According to briefing materials prepared by General Motors, "The total of both cash compensation and benefits provided to GM hourly workers in 2006 amounted to approximately $73.26 per active hour worked."
We already have the legislation in place and the budget appropriations sufficient for the much greater enforcement of antitrust legislation to bring us much closer to competitive markets so needed to make the free market capitalism work and achieve the common good. What we lack is the will of the well-funded antitrust authorities. They clearly are failing in their duty to promote the common good and to bring us closer to the achievement of the economic welfare conditions of equity, efficiency, high employment and a reasonable degree of price level stability.
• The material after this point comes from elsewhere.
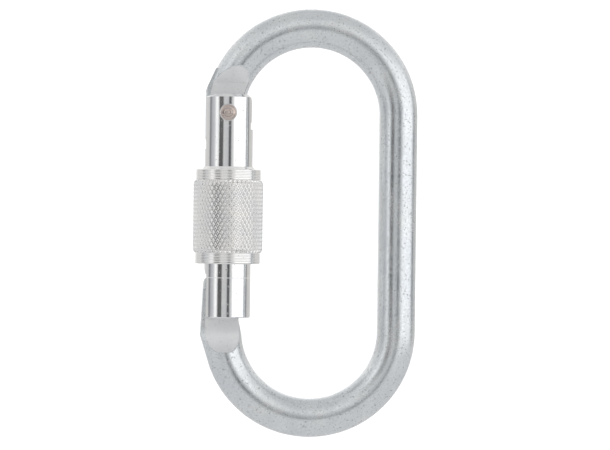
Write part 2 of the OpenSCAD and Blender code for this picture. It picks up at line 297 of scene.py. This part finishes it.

In the U.S. since 2007 the real median Household Income has fallen by $4,497, from $56,436 to $51,939. In addition, the Gini Index (sometimes referred to as the Gini Coefficient) has also shown significant signs of increasing income disparity over the last several years. There’s little doubt that the monetary and fiscal policies employed to combat the recession and the subsequent failure of the labor markets to adequately rebound has led to lower incomes and increased disparity. In a normal environment – in this case, meaning a robust recovery accompanied by policies promoting competition, those competitive forces would move to both increase the median income level by drawing more people into the labor pool, which would in turn reduce disparity (lower the Gini Ratio) due to those same competitive forces working in a like manner in the labor (productive resource) markets.